Reproduce every record below exactly as it appears.

○ ○ ○ ○

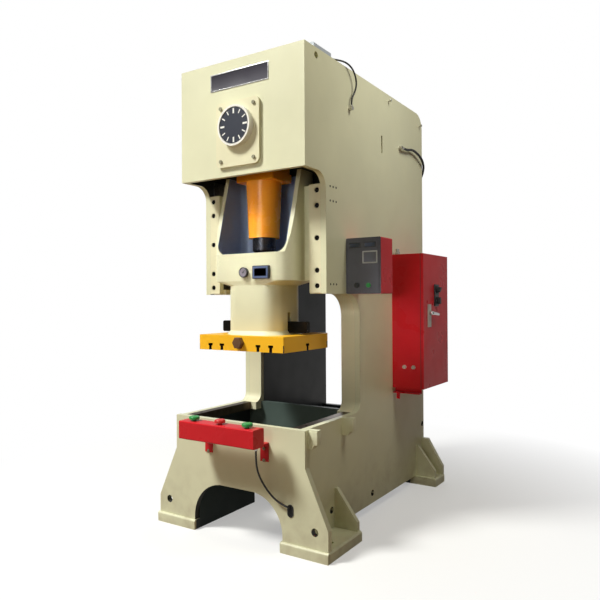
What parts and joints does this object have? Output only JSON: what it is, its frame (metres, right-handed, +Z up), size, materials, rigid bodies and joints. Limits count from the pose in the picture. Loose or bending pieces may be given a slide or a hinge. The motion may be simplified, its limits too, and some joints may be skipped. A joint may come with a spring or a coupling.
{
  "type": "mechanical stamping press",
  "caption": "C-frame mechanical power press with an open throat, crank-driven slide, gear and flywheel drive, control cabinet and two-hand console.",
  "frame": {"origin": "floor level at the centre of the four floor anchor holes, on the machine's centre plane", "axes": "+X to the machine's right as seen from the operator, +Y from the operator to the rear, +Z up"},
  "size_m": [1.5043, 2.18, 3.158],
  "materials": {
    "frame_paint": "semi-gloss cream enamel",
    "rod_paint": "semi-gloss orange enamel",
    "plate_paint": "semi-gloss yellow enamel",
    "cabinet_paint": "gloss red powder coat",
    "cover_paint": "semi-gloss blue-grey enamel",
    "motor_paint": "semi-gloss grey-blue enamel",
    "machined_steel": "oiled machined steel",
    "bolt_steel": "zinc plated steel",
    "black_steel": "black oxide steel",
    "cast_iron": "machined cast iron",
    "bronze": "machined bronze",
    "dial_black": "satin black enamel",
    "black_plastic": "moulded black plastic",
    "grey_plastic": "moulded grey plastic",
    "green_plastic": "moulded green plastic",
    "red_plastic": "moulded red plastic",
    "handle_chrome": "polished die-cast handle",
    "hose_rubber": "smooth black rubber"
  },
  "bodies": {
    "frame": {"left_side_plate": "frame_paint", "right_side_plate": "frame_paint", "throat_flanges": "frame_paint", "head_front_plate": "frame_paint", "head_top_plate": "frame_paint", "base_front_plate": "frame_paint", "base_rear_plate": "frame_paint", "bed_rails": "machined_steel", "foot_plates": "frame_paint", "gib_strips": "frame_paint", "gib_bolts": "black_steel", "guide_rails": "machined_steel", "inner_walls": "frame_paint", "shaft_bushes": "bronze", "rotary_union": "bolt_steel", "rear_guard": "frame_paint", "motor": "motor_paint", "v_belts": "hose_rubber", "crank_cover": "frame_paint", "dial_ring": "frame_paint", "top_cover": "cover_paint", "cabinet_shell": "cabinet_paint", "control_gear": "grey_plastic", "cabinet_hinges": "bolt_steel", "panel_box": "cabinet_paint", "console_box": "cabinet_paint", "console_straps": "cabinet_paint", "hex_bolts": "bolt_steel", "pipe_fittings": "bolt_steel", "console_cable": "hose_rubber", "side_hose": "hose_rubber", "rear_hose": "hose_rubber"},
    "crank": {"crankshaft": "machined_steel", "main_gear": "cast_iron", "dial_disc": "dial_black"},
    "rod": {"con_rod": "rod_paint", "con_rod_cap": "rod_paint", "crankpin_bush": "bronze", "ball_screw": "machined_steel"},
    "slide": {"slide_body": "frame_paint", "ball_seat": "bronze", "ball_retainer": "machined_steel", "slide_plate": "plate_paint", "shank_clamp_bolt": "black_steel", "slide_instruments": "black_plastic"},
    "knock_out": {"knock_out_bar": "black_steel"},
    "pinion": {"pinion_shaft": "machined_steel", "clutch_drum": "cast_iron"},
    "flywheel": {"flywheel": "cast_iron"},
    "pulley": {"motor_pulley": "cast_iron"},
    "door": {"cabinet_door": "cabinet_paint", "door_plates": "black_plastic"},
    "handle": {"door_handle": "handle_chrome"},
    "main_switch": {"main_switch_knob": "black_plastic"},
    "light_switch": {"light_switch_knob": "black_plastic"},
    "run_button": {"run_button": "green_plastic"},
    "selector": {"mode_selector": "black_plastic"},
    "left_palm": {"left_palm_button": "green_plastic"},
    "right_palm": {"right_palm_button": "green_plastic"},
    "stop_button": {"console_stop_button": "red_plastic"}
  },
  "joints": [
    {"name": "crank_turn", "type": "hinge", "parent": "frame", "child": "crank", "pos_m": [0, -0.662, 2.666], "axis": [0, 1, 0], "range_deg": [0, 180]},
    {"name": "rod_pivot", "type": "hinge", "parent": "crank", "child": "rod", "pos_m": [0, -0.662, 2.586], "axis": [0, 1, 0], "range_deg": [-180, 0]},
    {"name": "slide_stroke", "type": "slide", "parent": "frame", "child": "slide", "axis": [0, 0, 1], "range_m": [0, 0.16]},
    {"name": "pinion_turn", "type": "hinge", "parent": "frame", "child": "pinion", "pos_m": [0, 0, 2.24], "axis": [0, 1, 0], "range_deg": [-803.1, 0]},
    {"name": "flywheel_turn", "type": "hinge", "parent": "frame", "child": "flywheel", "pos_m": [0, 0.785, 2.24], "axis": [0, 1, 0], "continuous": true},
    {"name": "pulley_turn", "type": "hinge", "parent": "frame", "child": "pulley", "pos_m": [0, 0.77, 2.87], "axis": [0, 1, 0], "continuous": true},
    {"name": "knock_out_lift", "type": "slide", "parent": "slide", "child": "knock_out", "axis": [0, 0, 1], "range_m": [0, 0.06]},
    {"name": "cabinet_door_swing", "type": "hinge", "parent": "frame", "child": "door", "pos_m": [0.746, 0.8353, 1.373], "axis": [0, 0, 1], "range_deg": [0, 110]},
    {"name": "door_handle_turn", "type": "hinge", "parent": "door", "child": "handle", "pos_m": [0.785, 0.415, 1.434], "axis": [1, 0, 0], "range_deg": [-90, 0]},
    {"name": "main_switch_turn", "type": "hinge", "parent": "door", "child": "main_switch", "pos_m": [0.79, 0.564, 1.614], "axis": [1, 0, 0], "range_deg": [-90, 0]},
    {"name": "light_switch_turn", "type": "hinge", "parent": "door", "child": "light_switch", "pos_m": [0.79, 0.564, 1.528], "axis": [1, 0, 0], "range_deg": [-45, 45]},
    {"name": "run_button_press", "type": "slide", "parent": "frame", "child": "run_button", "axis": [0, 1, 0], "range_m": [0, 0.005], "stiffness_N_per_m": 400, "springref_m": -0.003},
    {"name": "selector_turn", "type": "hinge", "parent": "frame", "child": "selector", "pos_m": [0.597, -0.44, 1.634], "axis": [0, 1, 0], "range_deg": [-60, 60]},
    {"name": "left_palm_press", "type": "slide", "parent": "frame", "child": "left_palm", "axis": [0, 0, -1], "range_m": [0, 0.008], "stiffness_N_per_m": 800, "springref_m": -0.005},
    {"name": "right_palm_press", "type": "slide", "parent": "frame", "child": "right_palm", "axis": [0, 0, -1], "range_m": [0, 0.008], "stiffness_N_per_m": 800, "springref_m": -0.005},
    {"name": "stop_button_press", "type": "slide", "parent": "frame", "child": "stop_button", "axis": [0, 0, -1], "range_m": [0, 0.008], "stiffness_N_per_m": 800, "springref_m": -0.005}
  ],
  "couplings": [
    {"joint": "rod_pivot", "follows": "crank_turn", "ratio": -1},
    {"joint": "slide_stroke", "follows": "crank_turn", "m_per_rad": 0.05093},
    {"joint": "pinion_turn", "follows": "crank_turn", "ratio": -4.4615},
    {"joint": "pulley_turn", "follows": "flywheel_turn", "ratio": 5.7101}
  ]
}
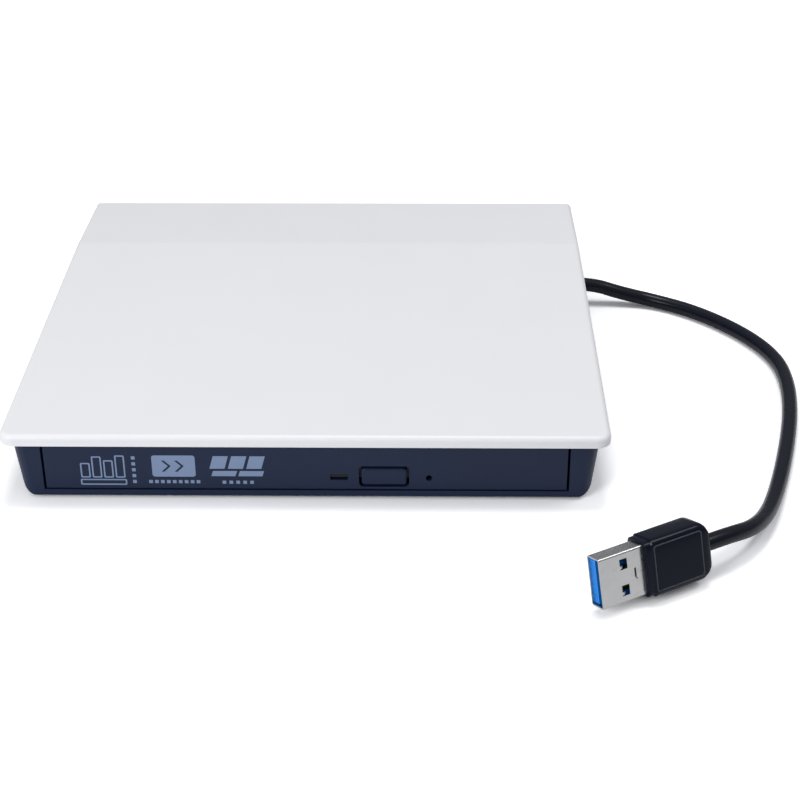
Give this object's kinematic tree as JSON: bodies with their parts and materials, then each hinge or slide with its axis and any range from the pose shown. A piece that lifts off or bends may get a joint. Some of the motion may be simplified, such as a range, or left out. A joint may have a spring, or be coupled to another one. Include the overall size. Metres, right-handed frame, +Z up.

○ ○ ○ ○

■ **Written solution**
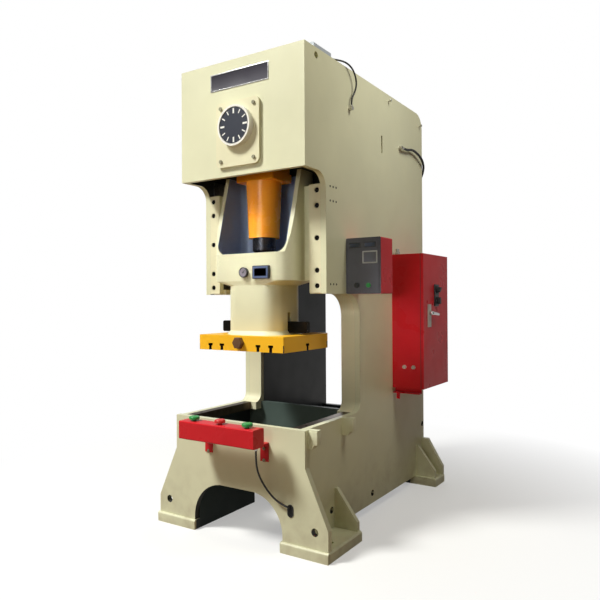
What parts and joints does this object have? Output only JSON: what it is, its frame (metres, right-handed, +Z up), size, materials, rigid bodies and joints. Limits count from the pose in the picture. Loose or bending pieces may be given a slide or a hinge. The motion may be simplified, its limits too, and some joints may be skipped. A joint may come with a spring or a coupling.
{
  "type": "mechanical stamping press",
  "caption": "C-frame mechanical power press with an open throat, crank-driven slide, gear and flywheel drive, control cabinet and two-hand console.",
  "frame": {"origin": "floor level at the centre of the four floor anchor holes, on the machine's centre plane", "axes": "+X to the machine's right as seen from the operator, +Y from the operator to the rear, +Z up"},
  "size_m": [1.5043, 2.18, 3.158],
  "materials": {
    "frame_paint": "semi-gloss cream enamel",
    "rod_paint": "semi-gloss orange enamel",
    "plate_paint": "semi-gloss yellow enamel",
    "cabinet_paint": "gloss red powder coat",
    "cover_paint": "semi-gloss blue-grey enamel",
    "motor_paint": "semi-gloss grey-blue enamel",
    "machined_steel": "oiled machined steel",
    "bolt_steel": "zinc plated steel",
    "black_steel": "black oxide steel",
    "cast_iron": "machined cast iron",
    "bronze": "machined bronze",
    "dial_black": "satin black enamel",
    "black_plastic": "moulded black plastic",
    "grey_plastic": "moulded grey plastic",
    "green_plastic": "moulded green plastic",
    "red_plastic": "moulded red plastic",
    "handle_chrome": "polished die-cast handle",
    "hose_rubber": "smooth black rubber"
  },
  "bodies": {
    "frame": {"left_side_plate": "frame_paint", "right_side_plate": "frame_paint", "throat_flanges": "frame_paint", "head_front_plate": "frame_paint", "head_top_plate": "frame_paint", "base_front_plate": "frame_paint", "base_rear_plate": "frame_paint", "bed_rails": "machined_steel", "foot_plates": "frame_paint", "gib_strips": "frame_paint", "gib_bolts": "black_steel", "guide_rails": "machined_steel", "inner_walls": "frame_paint", "shaft_bushes": "bronze", "rotary_union": "bolt_steel", "rear_guard": "frame_paint", "motor": "motor_paint", "v_belts": "hose_rubber", "crank_cover": "frame_paint", "dial_ring": "frame_paint", "top_cover": "cover_paint", "cabinet_shell": "cabinet_paint", "control_gear": "grey_plastic", "cabinet_hinges": "bolt_steel", "panel_box": "cabinet_paint", "console_box": "cabinet_paint", "console_straps": "cabinet_paint", "hex_bolts": "bolt_steel", "pipe_fittings": "bolt_steel", "console_cable": "hose_rubber", "side_hose": "hose_rubber", "rear_hose": "hose_rubber"},
    "crank": {"crankshaft": "machined_steel", "main_gear": "cast_iron", "dial_disc": "dial_black"},
    "rod": {"con_rod": "rod_paint", "con_rod_cap": "rod_paint", "crankpin_bush": "bronze", "ball_screw": "machined_steel"},
    "slide": {"slide_body": "frame_paint", "ball_seat": "bronze", "ball_retainer": "machined_steel", "slide_plate": "plate_paint", "shank_clamp_bolt": "black_steel", "slide_instruments": "black_plastic"},
    "knock_out": {"knock_out_bar": "black_steel"},
    "pinion": {"pinion_shaft": "machined_steel", "clutch_drum": "cast_iron"},
    "flywheel": {"flywheel": "cast_iron"},
    "pulley": {"motor_pulley": "cast_iron"},
    "door": {"cabinet_door": "cabinet_paint", "door_plates": "black_plastic"},
    "handle": {"door_handle": "handle_chrome"},
    "main_switch": {"main_switch_knob": "black_plastic"},
    "light_switch": {"light_switch_knob": "black_plastic"},
    "run_button": {"run_button": "green_plastic"},
    "selector": {"mode_selector": "black_plastic"},
    "left_palm": {"left_palm_button": "green_plastic"},
    "right_palm": {"right_palm_button": "green_plastic"},
    "stop_button": {"console_stop_button": "red_plastic"}
  },
  "joints": [
    {"name": "crank_turn", "type": "hinge", "parent": "frame", "child": "crank", "pos_m": [0, -0.662, 2.666], "axis": [0, 1, 0], "range_deg": [0, 180]},
    {"name": "rod_pivot", "type": "hinge", "parent": "crank", "child": "rod", "pos_m": [0, -0.662, 2.586], "axis": [0, 1, 0], "range_deg": [-180, 0]},
    {"name": "slide_stroke", "type": "slide", "parent": "frame", "child": "slide", "axis": [0, 0, 1], "range_m": [0, 0.16]},
    {"name": "pinion_turn", "type": "hinge", "parent": "frame", "child": "pinion", "pos_m": [0, 0, 2.24], "axis": [0, 1, 0], "range_deg": [-803.1, 0]},
    {"name": "flywheel_turn", "type": "hinge", "parent": "frame", "child": "flywheel", "pos_m": [0, 0.785, 2.24], "axis": [0, 1, 0], "continuous": true},
    {"name": "pulley_turn", "type": "hinge", "parent": "frame", "child": "pulley", "pos_m": [0, 0.77, 2.87], "axis": [0, 1, 0], "continuous": true},
    {"name": "knock_out_lift", "type": "slide", "parent": "slide", "child": "knock_out", "axis": [0, 0, 1], "range_m": [0, 0.06]},
    {"name": "cabinet_door_swing", "type": "hinge", "parent": "frame", "child": "door", "pos_m": [0.746, 0.8353, 1.373], "axis": [0, 0, 1], "range_deg": [0, 110]},
    {"name": "door_handle_turn", "type": "hinge", "parent": "door", "child": "handle", "pos_m": [0.785, 0.415, 1.434], "axis": [1, 0, 0], "range_deg": [-90, 0]},
    {"name": "main_switch_turn", "type": "hinge", "parent": "door", "child": "main_switch", "pos_m": [0.79, 0.564, 1.614], "axis": [1, 0, 0], "range_deg": [-90, 0]},
    {"name": "light_switch_turn", "type": "hinge", "parent": "door", "child": "light_switch", "pos_m": [0.79, 0.564, 1.528], "axis": [1, 0, 0], "range_deg": [-45, 45]},
    {"name": "run_button_press", "type": "slide", "parent": "frame", "child": "run_button", "axis": [0, 1, 0], "range_m": [0, 0.005], "stiffness_N_per_m": 400, "springref_m": -0.003},
    {"name": "selector_turn", "type": "hinge", "parent": "frame", "child": "selector", "pos_m": [0.597, -0.44, 1.634], "axis": [0, 1, 0], "range_deg": [-60, 60]},
    {"name": "left_palm_press", "type": "slide", "parent": "frame", "child": "left_palm", "axis": [0, 0, -1], "range_m": [0, 0.008], "stiffness_N_per_m": 800, "springref_m": -0.005},
    {"name": "right_palm_press", "type": "slide", "parent": "frame", "child": "right_palm", "axis": [0, 0, -1], "range_m": [0, 0.008], "stiffness_N_per_m": 800, "springref_m": -0.005},
    {"name": "stop_button_press", "type": "slide", "parent": "frame", "child": "stop_button", "axis": [0, 0, -1], "range_m": [0, 0.008], "stiffness_N_per_m": 800, "springref_m": -0.005}
  ],
  "couplings": [
    {"joint": "rod_pivot", "follows": "crank_turn", "ratio": -1},
    {"joint": "slide_stroke", "follows": "crank_turn", "m_per_rad": 0.05093},
    {"joint": "pinion_turn", "follows": "crank_turn", "ratio": -4.4615},
    {"joint": "pulley_turn", "follows": "flywheel_turn", "ratio": 5.7101}
  ]
}
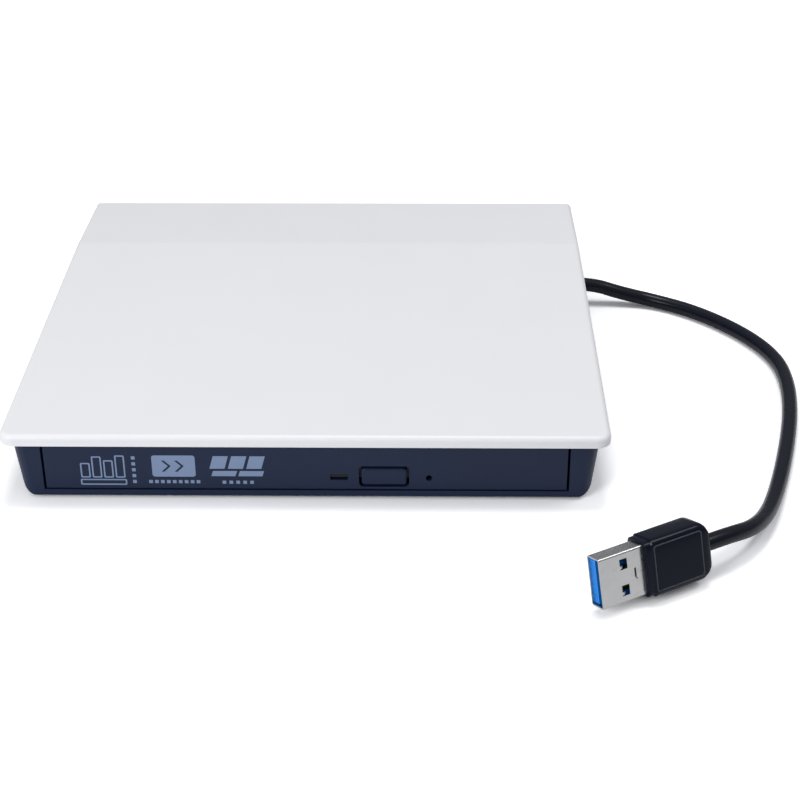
Give this object's kinematic tree as JSON: bodies with their parts and materials, then each hinge or slide with its axis and any range from the pose shown. A piece that lifts off or bends may get a joint. Some of the motion may be simplified, such as a range, or left out. A joint may have a spring, or be coupled to another one. Include the overall size. Metres, right-handed frame, +Z up.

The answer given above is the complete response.